One of the reasons such a broadly fantastic scenario would fail to capture the emotion of the audience is that the conflict would become meaningless. In Hollywood movies, it is the hero’s compelling desire that drives the story forward. But it’s the conflict the hero faces that elicits the emotion in the reader and audience. When the powers of the hero or the other characters become limitless, there’s nothing difficult to overcome, and the audience feels no real tension, worry or fear. They simply observe the action, rather than becoming a part of it.
Introducing more than one unbelievable situation or action into your screenplay also eliminates the possibility of any real depth to the characters, or to the theme of your script. Movies allow us to look at ourselves by putting our desires, beliefs and feelings within bigger-than-life situations, in order to reveal the deeper aspects of our human nature. If the characters you portray do not behave in any recognizable way, the audience feels no emotional connection to them, and has no opportunity for self-examination, enlightenment or catharsis.
This is why the writer I mentioned at the beginning of this article was mistaken. His script was about an everyday accountant who got recruited to infiltrate a drug cartel in South America. So far, so good. This premise has a single fantasy element that can make the script interesting and exciting.

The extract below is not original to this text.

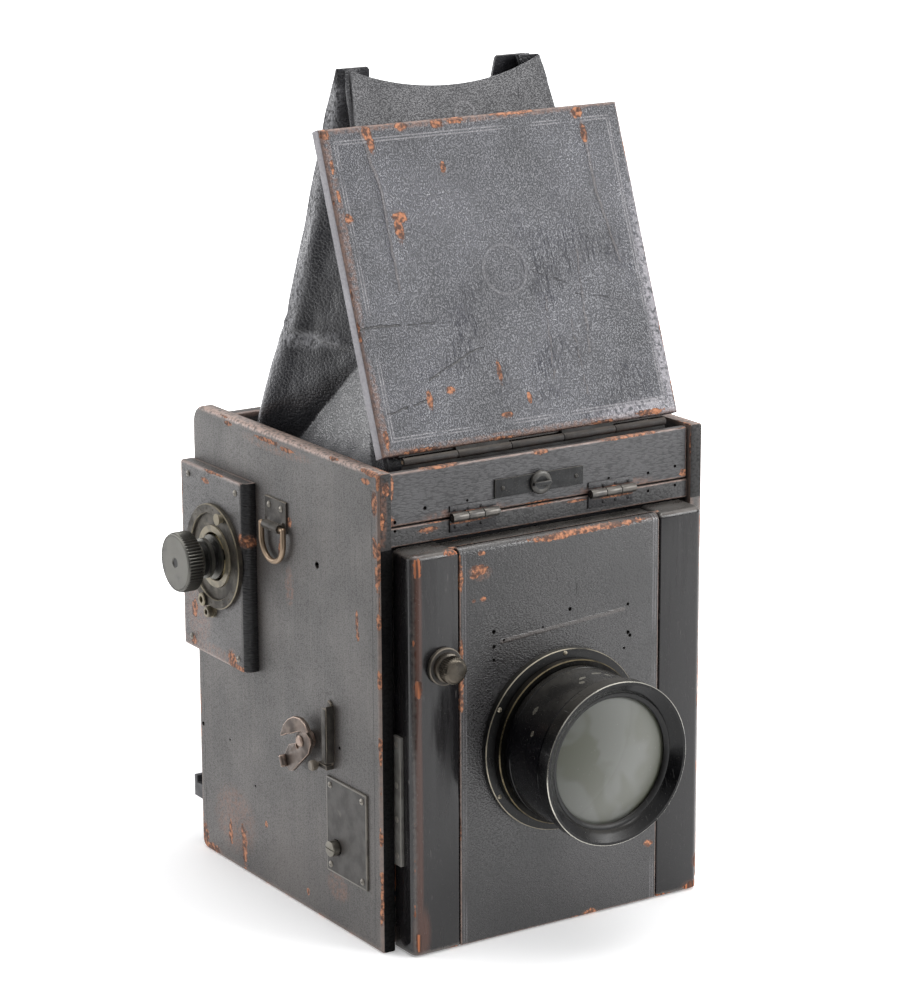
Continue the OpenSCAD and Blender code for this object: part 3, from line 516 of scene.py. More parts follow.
    def knurl(
        self, axis: Axis, centre: Point, span: Flat, inner: float, ridges: int, height: float
    ) -> "Piece":
        """Raises ridges round a grip.

        Args:
            axis: The grip's axis.
            centre: A point on the axis.
            span: Where along the axis the ridges start and end.
            inner: The radius inside which no point moves.
            ridges: How many there are.
            height: Their height, as a share of the grip's radius.

        Returns:
            The piece.
        """
        first, second = (n for n in range(3) if n != axis.value)

        def raised(point: Vector) -> Vector:
            """Moves one point out or in.

            Args:
                point: The point, in millimetres.

            Returns:
                Where the point goes.
            """
            offset = point - Vector(centre)
            offset[axis.value] = 0
            if span[0] < point[axis.value] < span[1] and offset.length > inner:
                angle = math.atan2(offset[second], offset[first]) * ridges
                point = point + offset * height * math.cos(angle)
            return point

        return self.shape(raised)

    def turn(self, matrix: Matrix) -> "Piece":
        """Moves the whole mesh by a matrix whose shift is in metres."""
        self.obj.data.transform(matrix)
        return self

    def mark_edges(self, width: float = 0.9) -> "Piece":
        """Marks the narrow faces along outer edges, for wear, as an attribute.

        Args:
            width: The widest face that counts as an edge.

        Returns:
            The piece.
        """
        mesh = bmesh.new()
        mesh.from_mesh(self.obj.data)
        found = []
        for face in mesh.faces:
            longest = max(edge.calc_length() for edge in face.edges)
            bend = max(edge.calc_face_angle_signed(0) for edge in face.edges)
            narrow = face.calc_area() < width * MM * longest
            found.append(min(1, bend / 0.4) if narrow and bend > 0.05 else 0)
        mesh.free()
        attribute = self.obj.data.attributes.new("edge", "FLOAT", "FACE")
        attribute.data.foreach_set("value", found)
        return self

    def dress(
        self, material: bpy.types.Material, slot: Slot, *nodes: str, sharp: float = 32
    ) -> bpy.types.Object:
        """Gives the finished piece its material and smooth shading.

        Args:
            material: Its material.
            slot: The record's finish that it takes; not used.
            *nodes: The CAD nodes that it stands for.
            sharp: Edges beyond this angle in degrees stay sharp.

        Returns:
            The piece's object.
        """
        self.obj.data.materials.clear()
        self.obj.data.materials.append(material)
        choose(self.obj)
        bpy.ops.object.shade_smooth_by_angle(angle=math.radians(sharp))
        if nodes:
            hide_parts(*nodes)
        log.info("%s: %d faces", self.name, len(self.obj.data.polygons))
        return self.obj

    def done(
        self, material: bpy.types.Material, body: Body, slot: Slot, *nodes: str, sharp: float = 32,
    ) -> bpy.types.Object:
        """Dresses the finished piece and puts it on its body.

        Args:
            material: Its material.
            body: The body that it rides on.
            slot: The record's finish that it takes.
            *nodes: The CAD nodes that it stands for.
            sharp: Edges beyond this angle in degrees stay sharp.

        Returns:
            The finished object.
        """
        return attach(self.dress(material, slot, *nodes, sharp=sharp), body.value)

    def patch(self, material: bpy.types.Material, test: Callable[[Vector, Vector], bool]) -> None:
        """Gives the dressed piece's faces that pass a test another material.

        Args:
            material: The other material.
            test: Takes a face's middle in millimetres and its normal.
        """
        data = self.obj.data
        data.materials.append(material)
        for polygon in data.polygons:
            if test(polygon.center / MM, polygon.normal):
                polygon.material_index = len(data.materials) - 1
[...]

But within the script, there was a scene where the hero used karate to disarm a dozen bad guys, another where he casually drove through gunfire without showing any concern at all, and another where he pursued a woman in spite of the fact that she was married to a drug lord. None of these actions were consistent with the character the writer had created.
Had the screenwriter wanted to create a James Bond movie, these elements might work. But then he would have to originate other “realistic” situations and characters for his super-spy to react to, which would make that story accessible and exciting.